Green Around the Gills

IW, Sat 21st Jun ’08

Here’s a nice piece of old news which did the rounds in late May, concerning the façade of a luxury department store in Berlin, a famous brand of fashionable sports and leisurewear, and a graffiti artist.

In honor of Lacoste’s 75th birthday, KaDeWe (Berlin’s answer to Harrods) invited the fashion label to celebrate in its department store. Then, under the title «12.12 Gallery», Lacoste invited eleven artists living in Berlin to decorate the shop windows with original works of art which were then to be auctioned off for a good cause. One of these artists was Brad Downey, who, like his ten other colleagues, submitted a written proposal in which he made it quite clear that «something outside will turn green». So far so good.

So on the 22nd May, Downy loaded up a fire-extinguisher with Lacoste-green children’s finger paint, approached the store front, and proceeded to give it a good dowsing.

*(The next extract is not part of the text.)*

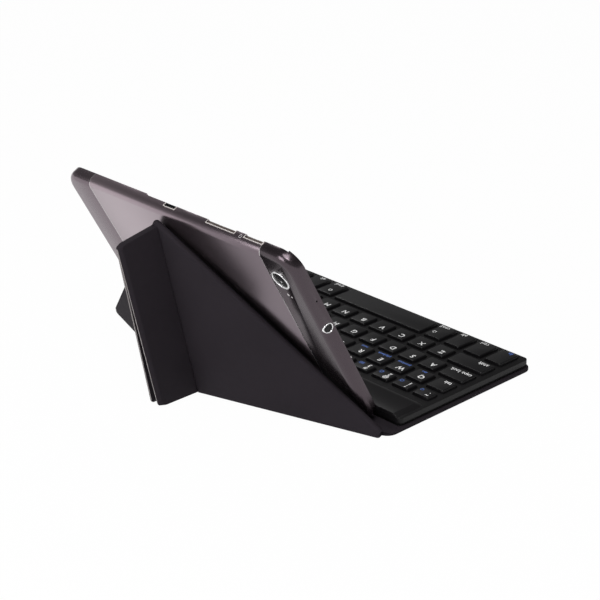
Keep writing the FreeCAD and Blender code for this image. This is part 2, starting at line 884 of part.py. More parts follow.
seam_half = S.seam_width / 2
seam_left = -S.left_seam_offset - seam_half
seam_right = S.right_seam_offset - seam_half
centre_width = S.left_seam_offset + S.right_seam_offset - S.seam_width
shell_pieces = [
    common("shell_left_cap", whole_shell, box(
        "left_cap_zone", shell_left, ZERO, ZERO,
        S.shell_length / 2 - S.left_seam_offset - seam_half, S.shell_height, S.shell_depth)),
    common("shell_centre", whole_shell, box(
        "centre_zone", seam_left + S.seam_width, ZERO, ZERO,
        centre_width, S.shell_height, S.shell_depth)),
    common("shell_right_cap", whole_shell, box(
        "right_cap_zone", seam_right + S.seam_width, ZERO, ZERO,
        S.shell_length / 2 - S.right_seam_offset - seam_half, S.shell_height, S.shell_depth)),
    common("seam_trims", whole_shell, fuse(
        "seam_zones",
        box("left_seam_zone", seam_left, ZERO, ZERO, S.seam_width, S.shell_height, S.shell_depth),
        box("right_seam_zone", seam_right, ZERO, ZERO, S.seam_width, S.shell_height, S.shell_depth),
    )),
]
ring_height = S.shell_wall + S.camera_ring_stand_out
ring_inner = S.camera_ring_radius - S.camera_ring_width
shell_pieces.append(cut(
    "camera_ring",
    rod("ring_outer", S.camera_x, S.camera_y, -S.camera_ring_stand_out, S.camera_ring_radius,
        ring_height, "z"),
    rod("ring_inner", S.camera_x, S.camera_y, -S.camera_ring_stand_out, ring_inner,
        ring_height, "z"),
))
shell_pieces.append(rod(
    "camera_window", S.camera_x, S.camera_y, S.camera_glass_depth, ring_inner,
    S.shell_wall - S.camera_glass_depth, "z",
))
shell_pieces.append(box(
    "shell_liner", seam_left + S.liner_margin, S.liner_margin + S.shell_back_round, S.shell_wall,
    centre_width - S.liner_margin * 2, S.shell_height - (S.liner_margin + S.shell_back_round) * 2,
    S.liner_thickness,
))
for name, x, width in (
    ("volume_button", S.volume_x, S.volume_width), ("power_button", S.power_x, S.power_width),
):
    shell_pieces.append(box(
        name, x - width / 2 + S.window_clearance,
        S.shell_height - S.window_button_recess - S.window_button_depth,
        S.window_sill + S.window_clearance, width - S.window_clearance * 2,
        S.window_button_depth, rim - S.window_sill - S.window_clearance * 2,
    ))
shell_pieces.append(box(
    "infrared_window", S.notch_x - S.notch_width / 2, S.shell_height - S.shell_wall,
    S.window_sill, S.notch_width, S.shell_wall - S.infrared_recess, rim - S.window_sill,
))

# The finished pieces are carried to the stand: each is a copy, tilted and set on the base panel.
for piece in shell_pieces:
    piece.Label = f"{piece.Name}_flat"
doc.recompute()
for piece in shell_pieces:
    placed = doc.addObject("Part::Compound", f"{piece.Name}_leaning")
    placed.Label = piece.Name
    placed.Links = [piece]
    placed.Placement = FreeCAD.Placement(V(0, 0, 0), FreeCAD.Rotation(V(1, 0, 0), 1))
    bind(placed, **{"Placement.Rotation.Angle": S.stand_tilt})
    seat(
        placed, S.shell_offset, S.base_depth / 2 + shell_up * shell_cosine - lift * shell_sine,
        shell_up * shell_sine + lift * shell_cosine,
    )
    node(placed)

# --- checks and files --------------------------------------------------------------------------------------

doc.recompute()
for thing in doc.Objects:
    if "Invalid" in thing.State or "Error" in thing.State:
        raise RuntimeError(f"{thing.Label} failed: {thing.State}")
os.makedirs("parts", exist_ok=True)
total = 0.0
for thing in nodes:
    shape = thing.Shape
    if shape.isNull() or not shape.isValid() or shape.Volume <= 0:
        raise RuntimeError(f"{thing.Label} has no valid solid")
    total += shape.Volume
    shape.exportStep(f"parts/{thing.Label}.step")
    limits = shape.BoundBox
    print(
        f"{thing.Label:20s} {len(shape.Solids):3d} solids {shape.Volume:10.1f} mm3"
        f"  x {limits.XMin:8.2f} {limits.XMax:8.2f}  y {limits.YMin:8.2f} {limits.YMax:8.2f}"
        f"  z {limits.ZMin:7.2f} {limits.ZMax:7.2f}"
    )
deck_volume = deck.Shape.Volume
solid_deck = (S.case_width * S.case_depth * S.upper_case_height).value
if deck_volume > 0.6 * solid_deck:
    raise RuntimeError("the deck's pockets cut nothing")
print("nodes", len(nodes), "volume", round(total / 1000, 1), "cm3")
for name, (fold, strip_fold) in folds.items():
    for label, (start, end, turn) in ((f"{name}_fold", fold), (f"{name}_strip", strip_fold)):
        along = (end - start).normalize()
        angle = math.degrees(turn.Angle) * (1 if turn.Axis.dot(along) > 0 else -1)
        print(label, "through", [round(c, 4) for c in start], "along",
              [round(c, 6) for c in along], "to flat", round(angle, 3), "degrees")
print("apex", apex, "foot y", foot_y + hinge_y, "far half", far_half, "tail", tail)
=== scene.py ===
import json
import math
import bpy
import bmesh
from mathutils import Matrix, Vector


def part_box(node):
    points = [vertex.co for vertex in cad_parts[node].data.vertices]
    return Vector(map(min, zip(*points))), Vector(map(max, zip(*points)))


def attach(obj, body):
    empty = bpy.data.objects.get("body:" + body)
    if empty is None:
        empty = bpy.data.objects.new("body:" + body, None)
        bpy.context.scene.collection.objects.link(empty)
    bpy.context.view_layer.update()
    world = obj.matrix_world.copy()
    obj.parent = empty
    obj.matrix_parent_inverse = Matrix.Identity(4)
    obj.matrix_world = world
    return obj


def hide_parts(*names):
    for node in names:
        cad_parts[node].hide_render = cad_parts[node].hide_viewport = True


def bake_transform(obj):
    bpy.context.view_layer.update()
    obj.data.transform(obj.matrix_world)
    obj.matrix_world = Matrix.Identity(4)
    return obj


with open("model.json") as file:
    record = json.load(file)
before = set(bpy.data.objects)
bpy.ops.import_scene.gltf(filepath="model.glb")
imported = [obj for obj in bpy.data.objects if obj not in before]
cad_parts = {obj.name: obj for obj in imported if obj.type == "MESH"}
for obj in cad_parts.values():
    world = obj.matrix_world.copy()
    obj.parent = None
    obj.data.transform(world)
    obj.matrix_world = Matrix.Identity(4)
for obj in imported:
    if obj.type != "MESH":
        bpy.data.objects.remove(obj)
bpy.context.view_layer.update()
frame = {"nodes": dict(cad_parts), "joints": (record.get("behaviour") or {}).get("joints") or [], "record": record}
nodes = frame["nodes"]
joints = {joint["name"]: joint for joint in frame["joints"]}
body_of_node = {}
for body, members in frame["record"]["behaviour"]["bodies"].items():
    for member in members:
        body_of_node[member] = body

MM = 0.001


# --- finishes ---------------------------------------------------------------------------------

def new_finish(name):
    material = bpy.data.materials.new(name)
    material.use_nodes = True
    tree = material.node_tree
    shader = tree.nodes["Principled BSDF"]
    return material, tree, shader


def noise_of(tree, coordinates, size_mm, detail=3.0, stretch=(1, 1, 1)):
    """Noise whose lumps are about size_mm across."""
    mapping = tree.nodes.new("ShaderNodeMapping")
    mapping.inputs["Scale"].default_value = stretch
    tree.links.new(coordinates, mapping.inputs["Vector"])
    noise = tree.nodes.new("ShaderNodeTexNoise")
    noise.inputs["Scale"].default_value = 1 / (size_mm * MM)
    noise.inputs["Detail"].default_value = detail
    tree.links.new(mapping.outputs["Vector"], noise.inputs["Vector"])
    return noise.outputs["Fac"]


def shaded(colour, share):
    return tuple(min(1.0, channel * share) for channel in colour) + (1.0,)


def moulded(name, colour, roughness, spread=0.08, tone_spread=0.12, grain_mm=0.35,
            grain_depth_mm=0.01, metallic=0.0, coat=0.0, specular=0.5, blotch_mm=18.0, stretch=(1, 1, 1)):
    """A solid finish: cloudy tone, uneven roughness and a fine grain in the surface."""
    material, tree, shader = new_finish(name)
    coordinates = tree.nodes.new("ShaderNodeTexCoord").outputs["Object"]
    cloud = noise_of(tree, coordinates, blotch_mm)
    tone = tree.nodes.new("ShaderNodeMix")
    tone.data_type = "RGBA"
    tone.inputs["A"].default_value = shaded(colour, 1 - tone_spread)
    tone.inputs["B"].default_value = shaded(colour, 1 + tone_spread)
    tree.links.new(cloud, tone.inputs["Factor"])
    tree.links.new(tone.outputs["Result"], shader.inputs["Base Color"])
    fine = noise_of(tree, coordinates, grain_mm, 4.0, stretch)
    gloss = tree.nodes.new("ShaderNodeMapRange")
    gloss.inputs["To Min"].default_value = max(0.02, roughness - spread)
    gloss.inputs["To Max"].default_value = min(1.0, roughness + spread)
    tree.links.new(fine, gloss.inputs["Value"])
    tree.links.new(gloss.outputs["Result"], shader.inputs["Roughness"])
    bump = tree.nodes.new("ShaderNodeBump")
    bump.inputs["Distance"].default_value = grain_depth_mm * MM
    bump.inputs["Strength"].default_value = 1.0
    tree.links.new(fine, bump.inputs["Height"])
    tree.links.new(bump.outputs["Normal"], shader.inputs["Normal"])
    shader.inputs["Metallic"].default_value = metallic
    shader.inputs["Coat Weight"].default_value = coat
    shader.inputs["Coat Roughness"].default_value = 0.06
    shader.inputs["Specular IOR Level"].default_value = specular
    return material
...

Shortly afterwards KaDeWe and Lacoste suffered from a sudden, synchronous sense-of-humour-failure. First the paint was removed as quickly as possible, and then Downey’s name dissapeared from the banner out front promoting the artistic intervention.

downey.jpg
True to his word: «Something outside will turn green». [Photo: Richard Schwarz]

There’s something deliciously embarrasing about Lacoste and KaDeWe’s behaviour in the aftermath of this event; something almost endearingly timid about their failure to distinguish between the artwork they commissioned and an act of stray vandalism. As a public relations excersize it pretty much capsized, and whilst Downey can claim innocently to have fulfilled his commission, it’s interesting to note where and how clearly the line has been drawn between the mainstream and the subversive. Bluntly said: put something daft behind a window and you’re okay; put something daft onto the window and you’re not. And this is a simple question of territory: of encroachment and of assimilation.